THE EXERCISE
Reproduce only the lines from the one containing "screw = on_screw_circle(screw_angle)" through the one containing "obj.matrix_world = Matrix.Identity(4)", exactly as written and with both ends included.

DATASET EXTRACT

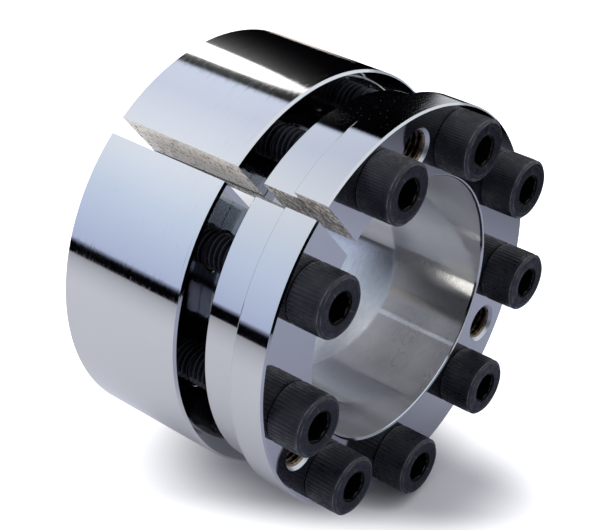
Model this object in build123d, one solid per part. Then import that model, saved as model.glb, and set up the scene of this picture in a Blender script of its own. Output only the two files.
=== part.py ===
from build123d import *
from math import cos, radians, sin, tan
import os

# Shaft locking assembly, self-centring cone type, standing on its rear end.
# Millimetres. Origin on the shaft axis at the rear face, +Z towards the screw heads.
# The saw slits of all three rings lie on the +X side.

# Inner ring: a tapered sleeve round the shaft, with the flange that carries the screw heads
shaft_diameter = 58.74
sleeve_end_wall = 1.3
cone_half_angle = 2.6
flange_thickness = 8.3
flange_rim = 0.92
bore_chamfer = 0.4
flange_chamfer = 0.4
inner_slit_width = 3.3

# Outer ring: slit, with a conical bore, drawn up the sleeve by the screws
outer_ring_length = 31.6
outer_ring_wall = 3.66
outer_ring_chamfer = 0.5
outer_slit_width = 3.9
draw_in_gap = 5.5
seated_clearance = 0.035

# Spacer ring: loose and slit, between the flange and the outer ring
spacer_thickness = 8.8
spacer_rim = 0.95
spacer_web = 0.7
spacer_chamfer = 0.3
spacer_clearance = 0.12
spacer_slit_width = 3.0

# M8 x 35 socket head cap screws
screw_count = 9
screw_diameter = 8.0
screw_length = 35.0
thread_pitch = 1.25
head_diameter = 13.27
head_height = 8.0
head_chamfer = 0.5
socket_across_flats = 6.0
socket_depth = 4.4
# How far each socket is turned about its own axis, as the screws happened to be left
socket_turns = [48, 27, 18, 45, 12, 6, 9, 9, 48]

# Holes for the screws. Tapped holes are plain bores, just clear of a screw's thread.
clearance_hole_diameter = 8.4
thread_clearance = 0.1
thread_runout = 3.0
tapped_chamfer = 0.4

# Tapped M8 jack holes in the flange, which push the rings apart again
jack_hole_count = 3

# Two turns of the screws draw the outer ring up until the cones seat
draw_in_turns = 2
draw_in_travel = draw_in_turns * thread_pitch

# Heights of the stack, from the rear face up
spacer_rear = outer_ring_length + draw_in_gap
flange_rear = spacer_rear + spacer_thickness
flange_front = flange_rear + flange_thickness
screw_tip = flange_front - screw_length
tapped_depth = outer_ring_length - screw_tip + draw_in_travel + thread_runout

# Radii, from the shaft outwards
cone_taper = tan(radians(cone_half_angle))
bore_radius = shaft_diameter / 2
cone_rear_radius = bore_radius + sleeve_end_wall
cone_length = outer_ring_length + draw_in_travel
neck_radius = cone_rear_radius + cone_length * cone_taper
cone_clearance = draw_in_travel * cone_taper + seated_clearance
screw_radius = screw_diameter / 2
head_radius = head_diameter / 2
clearance_hole_radius = clearance_hole_diameter / 2
tapped_radius = screw_radius + thread_clearance
spacer_bore_radius = neck_radius + spacer_clearance
screw_circle_radius = spacer_bore_radius + spacer_web + clearance_hole_radius
spacer_radius = screw_circle_radius + clearance_hole_radius + spacer_rim
flange_radius = screw_circle_radius + head_radius + flange_rim
outer_ring_radius = screw_circle_radius + tapped_radius + outer_ring_wall

# Angles about the shaft axis, counted from the slits, which lie midway between two screws
screw_step = 360 / screw_count
screw_angles = [screw_step * (index + 0.5) for index in range(screw_count)]
screws_per_jack_hole = screw_count // jack_hole_count
jack_angles = [screw_step * (screws_per_jack_hole * index + 2) for index in range(jack_hole_count)]

# Cutters run past the faces that they cut by this much
overshoot = 1.0


def turned(inner_line, outer_line):
    """Solid of revolution from an inner line going up and an outer line going down."""
    section = make_face(Plane.XZ * Polyline(*inner_line, *outer_line, close=True))
    return revolve(section, Axis.Z)


def chamfered_line(radius, bottom, top, chamfer):
    """Outer line of a cylinder from its top edge down, with both edges chamfered."""
    return [
        (radius - chamfer, top),
        (radius, top - chamfer),
        (radius, bottom + chamfer),
        (radius - chamfer, bottom),
    ]


def on_screw_circle(angle):
    x = screw_circle_radius * cos(radians(angle))
    y = screw_circle_radius * sin(radians(angle))
    return Pos(x, y, 0)


def plain_hole(radius, bottom, top):
    """Cutter for a hole through a ring with sharp edges."""
    outer_line = [(radius, top + overshoot), (radius, bottom - overshoot)]
    return turned([(0, bottom - overshoot), (0, top + overshoot)], outer_line)


def tapped_hole(bottom, top):
    """Cutter for a tapped hole, countersunk at its front mouth."""
    outer_line = [
        (tapped_radius + tapped_chamfer + overshoot, top + overshoot),
        (tapped_radius, top - tapped_chamfer),
        (tapped_radius, bottom),
    ]
    return turned([(0, bottom), (0, top + overshoot)], outer_line)


def saw_slit(width, radius, bottom, top):
    """Cutter for the saw slit on the +X side of a ring."""
    inside = bore_radius / 2
    outside = radius + overshoot
    height = top - bottom + 2 * overshoot
    return Pos((inside + outside) / 2, 0, (top + bottom) / 2) * Box(outside - inside, width, height)


def make_inner_ring():
    inner_line = [
        (bore_radius + bore_chamfer, 0),
        (bore_radius, bore_chamfer),
        (bore_radius, flange_front - bore_chamfer),
        (bore_radius + bore_chamfer, flange_front),
    ]
    outer_line = chamfered_line(flange_radius, flange_rear, flange_front, flange_chamfer)
    outer_line += [(neck_radius, flange_rear), (neck_radius, cone_length), (cone_rear_radius, 0)]
    ring = turned(inner_line, outer_line)
    screw_hole = plain_hole(clearance_hole_radius, flange_rear, flange_front)
    for angle in screw_angles:
        ring -= on_screw_circle(angle) * screw_hole
    jack_hole = tapped_hole(flange_rear - overshoot, flange_front)
    for angle in jack_angles:
        ring -= on_screw_circle(angle) * jack_hole
    return ring - saw_slit(inner_slit_width, flange_radius, 0, flange_front)


def make_outer_ring():
    cone_rear = cone_rear_radius + cone_clearance
    cone_front = cone_rear + outer_ring_length * cone_taper
    inner_line = [(cone_rear, 0), (cone_front, outer_ring_length)]
    outer_line = chamfered_line(outer_ring_radius, 0, outer_ring_length, outer_ring_chamfer)
    ring = turned(inner_line, outer_line)
    hole = tapped_hole(outer_ring_length - tapped_depth, outer_ring_length)
    for angle in screw_angles:
        ring -= on_screw_circle(angle) * hole
    return ring - saw_slit(outer_slit_width, outer_ring_radius, 0, outer_ring_length)


def make_spacer_ring():
    inner_line = [(spacer_bore_radius, spacer_rear), (spacer_bore_radius, flange_rear)]
    outer_line = chamfered_line(spacer_radius, spacer_rear, flange_rear, spacer_chamfer)
    ring = turned(inner_line, outer_line)
    hole = plain_hole(clearance_hole_radius, spacer_rear, flange_rear)
    for angle in screw_angles:
        ring -= on_screw_circle(angle) * hole
    return ring - saw_slit(spacer_slit_width, spacer_radius, spacer_rear, flange_rear)


def make_screw(socket_turn):
    """Socket head cap screw on the Z axis, seated on the flange face."""
    head_top = flange_front + head_height
    outer_line = [
        (head_radius - head_chamfer, head_top),
        (head_radius, head_top - head_chamfer),
        (head_radius, flange_front),
        (screw_radius, flange_front),
        (screw_radius, screw_tip),
    ]
    blank = turned([(0, screw_tip), (0, head_top)], outer_line)
    hexagon = RegularPolygon(socket_across_flats / 2, 6, major_radius=False)
    socket = Pos(0, 0, head_top - socket_depth) * extrude(hexagon, socket_depth)
    return blank - Rot(0, 0, socket_turn) * socket


os.makedirs("parts", exist_ok=True)
export_step(make_inner_ring(), "parts/inner_ring.step")
export_step(make_spacer_ring(), "parts/spacer_ring.step")
export_step(make_outer_ring(), "parts/outer_ring.step")
for index, screw_angle in enumerate(screw_angles):
    socket_turn = socket_turns[index % len(socket_turns)]
    screw = on_screw_circle(screw_angle) * make_screw(socket_turn)
    export_step(screw, f"parts/clamp_screw_{index + 1}.step")
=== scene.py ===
from math import cos, pi, radians, sin, tan

import bmesh
import bpy
from mathutils import Matrix, Vector


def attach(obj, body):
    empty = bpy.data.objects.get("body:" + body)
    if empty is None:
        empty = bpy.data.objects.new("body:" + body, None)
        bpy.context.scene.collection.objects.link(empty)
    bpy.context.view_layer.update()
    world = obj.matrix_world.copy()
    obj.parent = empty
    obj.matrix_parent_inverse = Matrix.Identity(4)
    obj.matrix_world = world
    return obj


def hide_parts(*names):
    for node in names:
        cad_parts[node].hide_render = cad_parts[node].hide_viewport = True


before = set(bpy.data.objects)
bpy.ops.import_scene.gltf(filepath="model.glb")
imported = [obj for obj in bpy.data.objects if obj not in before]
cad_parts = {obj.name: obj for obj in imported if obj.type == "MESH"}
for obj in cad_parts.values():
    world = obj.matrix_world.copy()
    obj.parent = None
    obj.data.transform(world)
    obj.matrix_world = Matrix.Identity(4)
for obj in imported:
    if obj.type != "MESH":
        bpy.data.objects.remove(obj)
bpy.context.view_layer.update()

MM = 0.001

# Sizes of the part in millimetres, as in its source
FLANGE_REAR = 45.9
FLANGE_FRONT = 54.2
BORE_RADIUS = 29.37
BORE_CHAMFER = 0.4
SLEEVE_NECK_RADIUS = 32.218
INNER_SLIT_WIDTH = 3.3
SPACER_SLIT_WIDTH = 3.0
OUTER_SLIT_WIDTH = 3.9
SCREW_COUNT = 9
SCREW_CIRCLE_RADIUS = 37.238
SCREW_TIP = 19.2
SCREW_RADIUS = 4.0
THREAD_PITCH = 1.25
HEAD_RADIUS = 6.635
HEAD_HEIGHT = 8.0
HEAD_TOP = FLANGE_FRONT + HEAD_HEIGHT
SOCKET_ACROSS_FLATS = 6.0
SOCKET_DEPTH = 4.4
SOCKET_TURNS = [48, 27, 18, 45, 12, 6, 9, 9, 48]
JACK_ANGLES = [80, 200, 320]
JACK_HOLE_RADIUS = 4.1
JACK_MOUTH_RADIUS = 4.5

# Small forms of the screws and the jack holes that the solids leave out
THREAD_ROOT_RADIUS = 3.233
THREAD_TOP = FLANGE_FRONT - 0.3
THREAD_RUNOUT = 1.6
THREAD_RUNOUT_SLOPE = 0.5
TIP_RADIUS = THREAD_ROOT_RADIUS - 0.1
NECK_RADIUS = SCREW_RADIUS + 0.2
HEAD_ROUNDING = 0.5
HEAD_DISH = 0.07
SOCKET_MOUTH_RADIUS = 3.62
SOCKET_MOUTH_ROUNDING = 0.06
SOCKET_FLOOR_RADIUS = SOCKET_ACROSS_FLATS / 2 - 0.15
SOCKET_DRILL_DEPTH = 1.3
JACK_THREAD_CREST = 3.4
# The heads are of two makes: a coarse knurl on the first six screws and a fine one on the rest
KNURL_TEETH = [48, 48, 48, 48, 48, 48, 72, 72, 72]
KNURL_DEPTHS = {48: 0.12, 72: 0.09}

# Segments round a thread, and round a screw head with its knurl
THREAD_SEGMENTS = 72
HEAD_SEGMENTS = 288

# Inputs and outputs of a mix node: its first value and its result, by the kind of value
MIX_SOCKETS = {"FLOAT": (2, 0), "VECTOR": (4, 1), "RGBA": (6, 2)}

BLACK = (0, 0, 0, 1)
WHITE = (1, 1, 1, 1)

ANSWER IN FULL
    screw = on_screw_circle(screw_angle) * make_screw(socket_turn)
    export_step(screw, f"parts/clamp_screw_{index + 1}.step")
=== scene.py ===
from math import cos, pi, radians, sin, tan

import bmesh
import bpy
from mathutils import Matrix, Vector


def attach(obj, body):
    empty = bpy.data.objects.get("body:" + body)
    if empty is None:
        empty = bpy.data.objects.new("body:" + body, None)
        bpy.context.scene.collection.objects.link(empty)
    bpy.context.view_layer.update()
    world = obj.matrix_world.copy()
    obj.parent = empty
    obj.matrix_parent_inverse = Matrix.Identity(4)
    obj.matrix_world = world
    return obj


def hide_parts(*names):
    for node in names:
        cad_parts[node].hide_render = cad_parts[node].hide_viewport = True


before = set(bpy.data.objects)
bpy.ops.import_scene.gltf(filepath="model.glb")
imported = [obj for obj in bpy.data.objects if obj not in before]
cad_parts = {obj.name: obj for obj in imported if obj.type == "MESH"}
for obj in cad_parts.values():
    world = obj.matrix_world.copy()
    obj.parent = None
    obj.data.transform(world)
    obj.matrix_world = Matrix.Identity(4)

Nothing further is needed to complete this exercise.